4 Facility Perimeter, Fencing & Guard Shack
HIGH PRIORITY
Hardware Profile: Bi-Spectrum Thermal Camera Long-Range Bullet
External defense requires proactive alerts rather than retroactive review. Bi-spectrum thermal cameras detect body heat signatures along dark perimeter fence lines regardless of heavy downpours, thick fog, or complete darkness. Combine these feeds with active line-crossing AI logic to automatically flag fence-hoppers before they can even approach the warehouse building.
Next-Generation Technology Integration
Enterprise warehouse management requires interconnectivity. Siloed systems create operational inefficiencies and blind spots during security investigations.

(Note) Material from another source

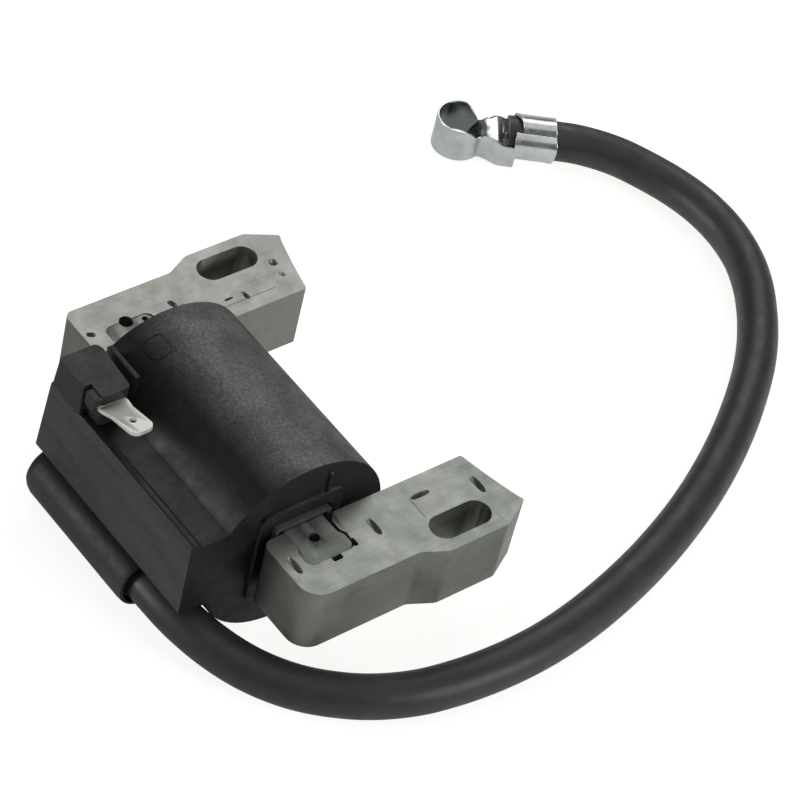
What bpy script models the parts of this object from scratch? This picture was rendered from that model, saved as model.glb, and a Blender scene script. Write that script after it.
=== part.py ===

Unified Supply Chain Ecosystem Integration
Modern IP security systems integrate with existing software layers through open APIs. By pairing your video platform with your Warehouse Management System (WMS) and Enterprise Resource Planning (ERP) software, you can connect security footage directly to transaction logs.
- Instant Order Auditing: Type a missing order number or tracking ID into your WMS interface to instantly pull up the exact video clip of that package being sorted, packed, and loaded.
- Access Control Synergy: Sync badge-swipe access logs with PTZ presets. When an unauthorized employee attempts to enter a restricted storage cage, nearby cameras instantly pan over to capture crystal-clear facial identification.
- Automated Asset Tracking: Combine camera video analytics with forklift RFID or barcode scans to keep an unbroken visual record of high-value inventory items throughout your facility.
Critical Compliance and Deployment Best Practices
- Employee Privacy Compliance: Maintain a strict wall between security and privacy. Ensure camera view fields do not clip breakrooms, locker spaces, or restrooms. Clearly display visible signs at all facility entrances explicitly stating that the facility is under continuous 24/7 video monitoring to comply with regional labor laws.
- Mitigating Electromagnetic Interference (EMI): Warehouses are packed with heavy electrical interference from high-voltage forklift charging stations and heavy-duty conveyor motors. Protect your video signal integrity by using shielded Cat6A (STP) cabling for all IP drops, or use fiber optic backhauls for long cable runs extending to distant racking zones.
- Industrial Environmental Protection: Logistics centers can be dusty, humid, or subject to extreme temperatures (especially in cold-storage or unconditioned cross-dock environments). Always choose hardware rated at minimum IP66 weatherproofing and IK10 vandal-resistance to shield interior components from dust intrusion and accidental forklift impacts.